Apple (NASDAQ:AAPL) has been the glue that has held the big tech sector together over the course of the past week. When the likes of Amazon (AMZN), Meta Platforms (META), Microsoft (MSFT), and Alphabet (GOOGL) reported poor or “OK” numbers with weak guidance, those stocks fell and some fell really hard.
Take a look at the performance for these stocks over the past six trading days:
Then comes AAPL who reported Q4 earnings towards the end of the week, and they were pretty solid. AAPL shares jumped nearly 8% the day after reporting earnings.
Given that the consumer is beginning to weaken, which has become more evident with the plummeting personal savings numbers which have been cleared out due to high inflation and rising interest rates, I believe the consumer headwinds are a cause for concern as it pertains to AAPL shares.
Apple reported Q4 2022 earnings that showed the following:
Apple beat on both the top and bottom line, but iPhone revenue and iPad revenue fell short.
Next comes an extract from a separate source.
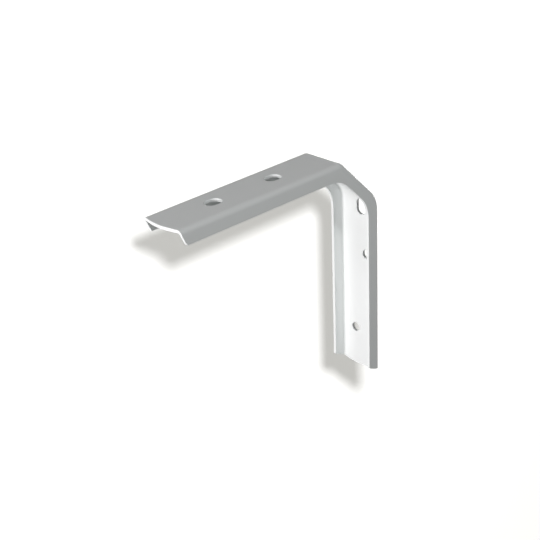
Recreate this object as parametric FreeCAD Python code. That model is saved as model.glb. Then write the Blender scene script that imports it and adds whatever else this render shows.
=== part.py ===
import FreeCAD, Part
import math
import os

# Shelf bracket, pressed from one piece of sheet steel and painted.
# Its section is a shallow channel: a flat web with a flange folded along each long side.
# The web turns from the shelf arm into the wall arm over a slanting corner, and the flanges run on round it.
# X points away from the wall, Y across the bracket and Z up.
# The wall lies on X = 0, and the origin is the centre of the flat face that bears on it.

# Driving dimensions in millimetres. Lengths along the arms are to the outer faces.
SHEET = 1.8                  # thickness of the sheet
WIDTH = 29.0                 # over both flanges
FLANGE = 9.4                 # from the outer face of the web to a flange's free edge
FOLD_INSIDE = 1.2            # inside radius of the fold between web and flange
SHELF_ARM = 150.6            # from the wall to the tip of the shelf arm
WALL_ARM = 143.0             # from the shelf down to the tip of the wall arm
SHELF_LEVEL = 90.0           # height of the shelf's underside above the origin

# The corner, where the web slants across at 45 degrees.
CORNER_LEG = 30.0            # what the slant takes off each arm, measured to the sharp corner
CORNER_FLANGE = 7.8          # depth of the flanges, square to the slant
SHELF_BEND_INSIDE = 4.2      # inside radius of the tight bend below the shelf
WALL_BEND_INSIDE = 16.2      # inside radius of the easy bend above the wall arm
GUSSET_RADIUS = 20.0         # radius in which a flange's free edge turns at either end of the slant

# Both arms end in an arc that was cut in the flat sheet, so their folded flanges sweep back.
# The arcs are centred on the arm's middle line.
SHELF_END_RADIUS = 40.0
WALL_END_RADIUS = 44.0
TIP_RADIUS = 1.0             # rounding of each flange's pointed tip

# Two slots lie lengthwise in the shelf arm. Every slot is equally long.
SLOT_LENGTH = 10.0           # end to end
SHELF_SLOT_WIDTH = 7.4
SHELF_LINE = 0.5             # how far the two slots' line lies to the -Y side of the middle
SHELF_SLOT_PITCH = 43.3      # between the two slots' centres
SHELF_SLOT_TO_TIP = 37.8     # from the outer slot's centre to the tip of the arm

# One slot and two round holes in the wall arm. The round holes lie to either side of the slot's line.
WALL_SLOT_WIDTH = 6.4
WALL_LINE = 1.9              # how far that line lies to the +Y side of the middle
WALL_SLOT_BELOW_CORNER = 8.2
MIDDLE_HOLE_BELOW_SLOT = 29.5
LOWER_HOLE_TO_TIP = 24.6
ROUND_HOLE = 5.7             # diameter
MIDDLE_HOLE_ASIDE = 3.9      # from the slot's line to +Y
LOWER_HOLE_ASIDE = 4.9       # from the slot's line to -Y

EDGE_SOFTENING = 0.3         # the sheared edges as the press and the paint leave them
PUNCH_DRAG = 0.45            # rounding of a hole's rim where the punch goes in

FOLD_OUTSIDE = FOLD_INSIDE + SHEET
FOLD_CENTRE = WIDTH / 2.0 - FOLD_OUTSIDE
NEUTRAL_RADIUS = FOLD_INSIDE + SHEET / 2.0
FOLD_LENGTH = NEUTRAL_RADIUS * math.pi / 2.0
DIAGONAL = math.sqrt(2.0)
SPARE = 2.0 * SHEET          # how far raw shapes run past what trims them
CLOSE = 1e-4                 # points nearer than this are the same point


def on_shelf_arm(along, across, depth):
    """The point at a distance from the wall, from the middle plane and below the shelf's underside."""
    return FreeCAD.Vector(along, across, SHELF_LEVEL - depth)


def on_wall_arm(along, across, depth):
    """The point at a distance below the shelf's underside, from the middle plane and in front of the wall."""
    return FreeCAD.Vector(depth, across, SHELF_LEVEL - along)


def rounded_line(corners):
    """Edges in the middle plane. A corner is its distance from the wall and below the shelf, and its radius."""
    points = [on_shelf_arm(from_wall, 0.0, below) for from_wall, below, _ in corners]
    edges = []
    reached = points[0]
    for before, here, after, corner in zip(points, points[1:], points[2:], corners[1:]):
        radius = corner[2]
        back = (before - here).normalize()
        onward = (after - here).normalize()
        half_angle = back.getAngle(onward) / 2.0
        tangent = radius / math.tan(half_angle)
        inward = (back + onward).normalize()
        middle = here + inward * (radius / math.sin(half_angle) - radius)
        edges.append(Part.LineSegment(reached, here + back * tangent).toShape())
        edges.append(Part.Arc(here + back * tangent, middle, here + onward * tangent).toShape())
        reached = here + onward * tangent
    edges.append(Part.LineSegment(reached, points[-1]).toShape())
    return edges


def web_form(web_line, inner_line, width, fold_radius):
    """A solid between two lines of the side view, its long edges on the web side rounded as the folds."""
    web_start = web_line[0].valueAt(web_line[0].FirstParameter)
    web_end = web_line[-1].valueAt(web_line[-1].LastParameter)
    inner_start = inner_line[0].valueAt(inner_line[0].FirstParameter)
    inner_end = inner_line[-1].valueAt(inner_line[-1].LastParameter)
    closing = [
        Part.LineSegment(web_end, inner_start).toShape(),
        Part.LineSegment(inner_end, web_start).toShape(),
    ]
    face = Part.Face(Part.Wire(web_line + closing[:1] + inner_line + closing[1:]))
    face.translate(FreeCAD.Vector(0.0, -width / 2.0, 0.0))
    solid = face.extrude(FreeCAD.Vector(0.0, width, 0.0))
    web = Part.Wire(web_line)
    folds = []
    for edge in solid.Edges:
        middle = edge.valueAt((edge.FirstParameter + edge.LastParameter) / 2.0)
        side_view = FreeCAD.Vector(middle.x, 0.0, middle.z)
        at_side = abs(abs(middle.y) - width / 2.0) < CLOSE
        if at_side and web.distToShape(Part.Vertex(side_view))[0] < CLOSE:
            folds.append(edge)
    return solid.makeFillet(fold_radius, folds)


def pressed_channel():
    """The folded sheet with raw ends: its outer form, less the form of the tool that presses its inside."""
    shelf_end = SHELF_ARM + SPARE
    wall_end = WALL_ARM + SPARE
    gusset = CORNER_LEG + CORNER_FLANGE * DIAGONAL - FLANGE
    slant_inside = CORNER_LEG + SHEET * DIAGONAL - SHEET
    outer_web = rounded_line(
        [
            (shelf_end, 0.0, 0.0),
            (CORNER_LEG, 0.0, SHELF_BEND_INSIDE + SHEET),
            (0.0, CORNER_LEG, WALL_BEND_INSIDE + SHEET),
            (0.0, wall_end, 0.0),
        ]
    )
    free_edge = rounded_line(
        [
            (FLANGE, wall_end, 0.0),
            (FLANGE, gusset, GUSSET_RADIUS),
            (gusset, FLANGE, GUSSET_RADIUS),
            (shelf_end, FLANGE, 0.0),
        ]
    )
    inner_web = rounded_line(
        [
            (shelf_end + SPARE, SHEET, 0.0),
            (slant_inside, SHEET, SHELF_BEND_INSIDE),
            (SHEET, slant_inside, WALL_BEND_INSIDE),
            (SHEET, wall_end + SPARE, 0.0),
        ]
    )
    tool_back = [
        Part.LineSegment(
            on_shelf_arm(FLANGE, 0.0, wall_end + SPARE),
            on_shelf_arm(shelf_end + SPARE, 0.0, FLANGE),
        ).toShape()
    ]
    outer = web_form(outer_web, free_edge, WIDTH, FOLD_OUTSIDE)
    tool = web_form(inner_web, tool_back, WIDTH - 2.0 * SHEET, FOLD_INSIDE)
    return outer.cut(tool)


def blank_arc_point(place, arm_length, end_radius, flat, inset):
    """The point of the blank's end arc at a distance from the middle line of the flat sheet, after folding.

    The sheet's half thickness keeps its length in the fold. inset is the distance below the outer face.
    """
    along = arm_length - end_radius + math.sqrt(end_radius ** 2 - flat ** 2)
    side = math.copysign(1.0, flat)
    beyond = abs(flat) - FOLD_CENTRE
    if beyond <= 0.0:
        return place(along, flat, inset)
    if beyond >= FOLD_LENGTH:
        return place(along, side * (WIDTH / 2.0 - inset), FOLD_OUTSIDE + beyond - FOLD_LENGTH)
    turn = beyond / NEUTRAL_RADIUS
    radius = FOLD_OUTSIDE - inset
    across = side * (FOLD_CENTRE + radius * math.sin(turn))
    return place(along, across, FOLD_OUTSIDE - radius * math.cos(turn))


def end_cutters(place, arm_length, end_radius):
    """What the blank's end arc takes off an arm: the arc's edge face carried outwards, square to the sheet.

    The edge is a true arc in the web and in each flange, and a smooth curve joins them round each fold.
    """
    fold_end = FOLD_CENTRE + FOLD_LENGTH
    flange_end = fold_end + FLANGE - FOLD_OUTSIDE + SHEET
    stations = [-flange_end, -fold_end, -FOLD_CENTRE, FOLD_CENTRE, fold_end, flange_end]
    clear = FOLD_INSIDE / 2.0
    lines = []
    for inset in (-clear, SHEET + clear):
        arcs = []
        for start, finish in zip(stations[0::2], stations[1::2]):
            marks = [start, (start + finish) / 2.0, finish]
            points = [blank_arc_point(place, arm_length, end_radius, flat, inset) for flat in marks]
            arcs.append(Part.Arc(*points))
        edges = [arcs[0].toShape()]
        for before, after, start in zip(arcs, arcs[1:], stations[1::2]):
            marks = [start + FOLD_LENGTH * quarter / 4.0 for quarter in range(5)]
            curve = Part.BSplineCurve()
            curve.interpolate(
                [blank_arc_point(place, arm_length, end_radius, flat, inset) for flat in marks],
                InitialTangent=before.tangent(before.LastParameter)[0],
                FinalTangent=after.tangent(after.FirstParameter)[0],
            )
            edges.append(curve.toShape())
            edges.append(after.toShape())
        lines.append(edges)
    outward = place(end_radius, 0.0, 0.0) - place(0.0, 0.0, 0.0)
    cutters = []
    for outer, inner in zip(*lines):
        through_sheet = inner.Vertexes[0].Point - outer.Vertexes[0].Point
        if outer.Curve.TypeId == "Part::GeomCircle":
            edge_face = outer.extrude(through_sheet)
        else:
            edge_face = Part.makeRuledSurface(outer, inner)
        cutters.append(edge_face.extrude(outward))
    return cutters


def punch(place, along, across, length, width):
    """The tool for a hole square to an arm: a slot along it, or a round hole if length equals width."""
    radius = width / 2.0
    reach = (length - width) / 2.0
    depth = -SHEET
    if reach > CLOSE:
        near, far = along - reach, along + reach
        corners = [
            place(near, across - radius, depth),
            place(near, across + radius, depth),
            place(far, across + radius, depth),
            place(far, across - radius, depth),
        ]
        outline = [
            Part.Arc(corners[0], place(near - radius, across, depth), corners[1]).toShape(),
            Part.LineSegment(corners[1], corners[2]).toShape(),
            Part.Arc(corners[2], place(far + radius, across, depth), corners[3]).toShape(),
            Part.LineSegment(corners[3], corners[0]).toShape(),
        ]
    else:
        through = place(0.0, 0.0, 1.0) - place(0.0, 0.0, 0.0)
        outline = [Part.makeCircle(radius, place(along, across, depth), through)]
    return Part.Face(Part.Wire(outline)).extrude(place(0.0, 0.0, FLANGE) - place(0.0, 0.0, 0.0))


def hole_punches():
    """Every hole of the bracket."""
    outer_slot = SHELF_ARM - SHELF_SLOT_TO_TIP
    wall_slot = CORNER_LEG + WALL_SLOT_BELOW_CORNER
    middle_hole = wall_slot + MIDDLE_HOLE_BELOW_SLOT
    lower_hole = WALL_ARM - LOWER_HOLE_TO_TIP
    return [
        punch(on_shelf_arm, outer_slot, -SHELF_LINE, SLOT_LENGTH, SHELF_SLOT_WIDTH),
        punch(on_shelf_arm, outer_slot - SHELF_SLOT_PITCH, -SHELF_LINE, SLOT_LENGTH, SHELF_SLOT_WIDTH),
        punch(on_wall_arm, wall_slot, WALL_LINE, SLOT_LENGTH, WALL_SLOT_WIDTH),
        punch(on_wall_arm, middle_hole, WALL_LINE + MIDDLE_HOLE_ASIDE, ROUND_HOLE, ROUND_HOLE),
        punch(on_wall_arm, lower_hole, WALL_LINE - LOWER_HOLE_ASIDE, ROUND_HOLE, ROUND_HOLE),
    ]


def sharp_edges(solid):
    """The edges at which two faces meet at a clear angle."""
    sharp = []
    for edge in solid.Edges:
        faces = solid.ancestorsOfType(edge, Part.Face)
        if len(faces) < 2:
            continue
        middle = edge.valueAt((edge.FirstParameter + edge.LastParameter) / 2.0)
        normals = [face.normalAt(*face.Surface.parameter(middle)) for face in faces]
        if normals[0].getAngle(normals[1]) > math.radians(30.0):
            sharp.append(edge)
    return sharp


def round_tips(solid):
    """Round the four flange tips, whose edges run straight through the sheet, across the bracket."""
    tips = []
    for edge in sharp_edges(solid):
        along_edge = edge.Vertexes[-1].Point - edge.Vertexes[0].Point
        if abs(abs(along_edge.y) - SHEET) < CLOSE and abs(along_edge.Length - SHEET) < CLOSE:
            tips.append(edge)
    return solid.makeFillet(TIP_RADIUS, tips)


def bracket():
    """The finished bracket. Its outline is softened on both sides, and its holes where the punch goes in.

    The shelf arm is punched from outside and the wall arm from inside the channel.
    """
    cutters = end_cutters(on_shelf_arm, SHELF_ARM, SHELF_END_RADIUS)
    cutters += end_cutters(on_wall_arm, WALL_ARM, WALL_END_RADIUS)
    trimmed = round_tips(pressed_channel().cut(cutters))
    softened = trimmed.makeFillet(EDGE_SOFTENING, sharp_edges(trimmed))
    punched = softened.cut(hole_punches())
    rims = []
    for edge in sharp_edges(punched):
        centre = edge.CenterOfMass
        outside_shelf_arm = centre.z > SHELF_LEVEL - SHEET / 2.0
        inside_wall_arm = SHEET / 2.0 < centre.x < FLANGE
        if outside_shelf_arm or inside_wall_arm:
            rims.append(edge)
    return punched.makeFillet(PUNCH_DRAG, rims)


part = bracket()
if not part.isValid() or len(part.Solids) != 1:
    raise ValueError("the bracket isn't one sound solid")
os.makedirs("parts", exist_ok=True)
part.exportStep("parts/bracket.step")
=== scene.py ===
import math

import bpy
import numpy as np
from mathutils import Matrix, Vector


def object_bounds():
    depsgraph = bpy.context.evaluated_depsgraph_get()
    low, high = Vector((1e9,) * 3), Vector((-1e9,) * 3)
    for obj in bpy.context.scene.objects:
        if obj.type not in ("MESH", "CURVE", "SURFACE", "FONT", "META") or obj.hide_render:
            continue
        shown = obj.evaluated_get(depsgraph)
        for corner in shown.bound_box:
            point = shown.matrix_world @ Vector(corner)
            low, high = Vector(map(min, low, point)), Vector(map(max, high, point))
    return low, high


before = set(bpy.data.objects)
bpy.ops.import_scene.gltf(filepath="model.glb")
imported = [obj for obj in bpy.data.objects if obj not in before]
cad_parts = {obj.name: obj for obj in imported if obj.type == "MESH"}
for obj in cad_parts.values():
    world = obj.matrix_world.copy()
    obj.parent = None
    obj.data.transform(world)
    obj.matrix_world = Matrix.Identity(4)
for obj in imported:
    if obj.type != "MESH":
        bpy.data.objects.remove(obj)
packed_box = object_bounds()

# The bracket is one blank of sheet steel, sheared and punched flat and then folded. It is
# degreased and coated all over with white powder paint, which is baked on, so the coat has a
# faint orange peel and lies a little uneven. Lengths are in metres, here and below.
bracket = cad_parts["bracket"]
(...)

Mac revenue on the other hand surged higher, growing 25% over the prior year.
Apple did not provide any additional guidance for their Q1 2023 quarter, which tends to be the strongest quarter of the year, as it falls within the holidays.
Some of the revenue earned during the quarter was attributed to Q3 sales that were not fulfilled due to supply chain issues at the time, but most of those issues have been resolved.
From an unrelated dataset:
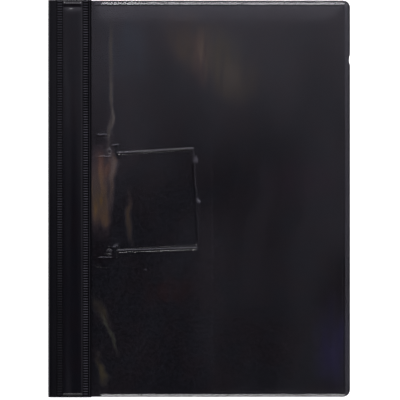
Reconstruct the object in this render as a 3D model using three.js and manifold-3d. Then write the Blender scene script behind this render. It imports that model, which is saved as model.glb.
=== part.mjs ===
// A4 clip folder, closed and lying on its back cover, in millimetres with Z up.
// X runs from the spine (left) to the fore edge (right), Y from the foot to the head.
// The origin is under the middle of the folder, on the face that it rests on.
import * as THREE from "three";
import { mergeVertices } from "three/addons/utils/BufferGeometryUtils.js";
import Module from "manifold-3d";

// Covers and film
const folderWidth = 236;
const folderHeight = 310;
const coverThickness = 0.8;
const filmThickness = 0.4;
const cornerRadius = 5.5;

// Round fold at the spine, and the running gap to the front that turns about it
const foldLip = 2;
const foldSteps = 20;
const hingeClearance = 0.3;

// Front flap, measured from the spine edge, with its two ribbed weld bands
const flapWidth = 34;
const leftWeldStart = 6.8;
const leftWeldWidth = 4.8;
const rightWeldStart = 27;
const rightWeldWidth = 5.2;
const ribPitch = 2;
const ribHeight = 0.3;
const ribBed = 0.06;
const ribFlat = 0.6;
const ribValley = 0.6;

// Label pocket between the weld bands
const pocketFilm = 0.25;
const pocketBow = 0.35;
const pocketFoot = 1;
const pocketMargin = 0.1;
const pocketEndInset = 1.5;
const pocketClosedEnd = 2.5;

// Clear front sheet: where it stops short of the back cover, its welded rim and its slope
const sheetRightInset = 1.3;
const sheetHeadInset = 0.8;
const sheetUnderFlap = 7;
const foreEdgeDrop = 1.2;
const rimWidth = 4.3;
const rimRise = 0.38;
const rimRound = 1.6;
const rimInnerShare = 0.5;
const rimSink = 0.02;
const rimFlapGap = 0.6;

// Pocket for loose sheets inside the back cover
const innerPocketWidth = 104.5;
const innerPocketMargin = 4;
const innerPocketFilm = 0.3;

// Clip base: a stamped strip with two raised pads, each with a tongue and a curled knuckle
const stripThickness = 0.8;
const stripWidth = 13;
const stripLength = 104.5;
const stripCorner = 3;
const stripFromFlap = 3;
const clipCentreY = -2.25;
const lugSpacing = 78.9;
const lugLength = 9.2;
const padWidth = 11.4;
const padRise = 0.9;
const padDraft = 0.7;
const tongueReach = 6.2;
const knuckleLength = 3;
const pivotFromStrip = 3;
const curlEndDeg = 205;

// Wire bail, sitting slightly askew in its knuckles
const wireDiameter = 2.6;
const pinClearance = 0.2;
const pinOverhang = 0.6;
const bailReach = 62.3;
const bailSpan = 75.8;
const bailSkewDeg = 3.2;
const bailBend = 2.8;
const restGap = 0.3;

// Rivets that hold the clip base to the back cover
const rivetFromPivot = 5.4;
const rivetShank = 1.6;
const rivetHead = 2.7;
const rivetDome = 0.9;
const rivetTail = 2.8;
const rivetTailThickness = 0.32;
const rivetTailSunk = 0.08;
const rivetHoleClearance = 0.3;

// Small nick in the fore edge of the back cover
const nickFromHead = 42.5;
const nickLength = 8;
const nickDepth = 0.8;

// Fineness of round forms
const arcSteps = 10;
const wireSides = 12;
const turnSides = 32;
const bendSteps = 6;
const rimArcSteps = 5;
const rimRoundSteps = 3;
const mergeDistance = 1e-4;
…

When assessing a stock, it is always important to look from the outside in. I like to first focus on the macro environment and see how it can affect a specific company before looking more at company specific metrics.
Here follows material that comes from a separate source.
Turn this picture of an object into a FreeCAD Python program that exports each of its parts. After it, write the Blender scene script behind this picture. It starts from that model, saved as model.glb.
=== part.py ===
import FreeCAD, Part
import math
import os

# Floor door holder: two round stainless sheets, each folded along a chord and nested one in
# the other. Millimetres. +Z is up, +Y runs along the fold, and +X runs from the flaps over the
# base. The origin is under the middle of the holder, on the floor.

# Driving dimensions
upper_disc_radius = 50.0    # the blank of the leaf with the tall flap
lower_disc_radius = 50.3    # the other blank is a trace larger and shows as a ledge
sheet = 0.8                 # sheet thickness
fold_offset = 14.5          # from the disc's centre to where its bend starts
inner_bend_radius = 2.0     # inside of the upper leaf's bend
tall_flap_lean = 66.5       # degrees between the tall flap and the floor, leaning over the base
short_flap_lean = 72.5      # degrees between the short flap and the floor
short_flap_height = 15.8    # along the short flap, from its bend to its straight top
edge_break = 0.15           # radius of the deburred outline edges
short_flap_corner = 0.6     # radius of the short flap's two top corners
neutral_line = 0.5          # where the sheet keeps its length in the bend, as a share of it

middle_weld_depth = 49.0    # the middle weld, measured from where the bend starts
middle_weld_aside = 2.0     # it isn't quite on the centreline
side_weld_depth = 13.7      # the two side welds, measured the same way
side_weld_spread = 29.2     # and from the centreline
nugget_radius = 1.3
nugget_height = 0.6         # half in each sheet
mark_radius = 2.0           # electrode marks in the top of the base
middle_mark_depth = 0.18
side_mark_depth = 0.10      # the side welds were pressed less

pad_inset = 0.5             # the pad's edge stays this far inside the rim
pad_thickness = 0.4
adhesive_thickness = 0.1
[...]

From a macro environment standpoint, the headwinds are evident. It is not secret that Apple generates the majority of their revenue outside of the US and that means they continue to fight the currency headwind. Apple CEO Tim Cook stated that revenue would have grown “double-digits” if not for the strong US dollar.
Mr. Cook went on to explain that the “foreign currency headwinds were over 600 basis points during the most recent quarter”, which is quite significant.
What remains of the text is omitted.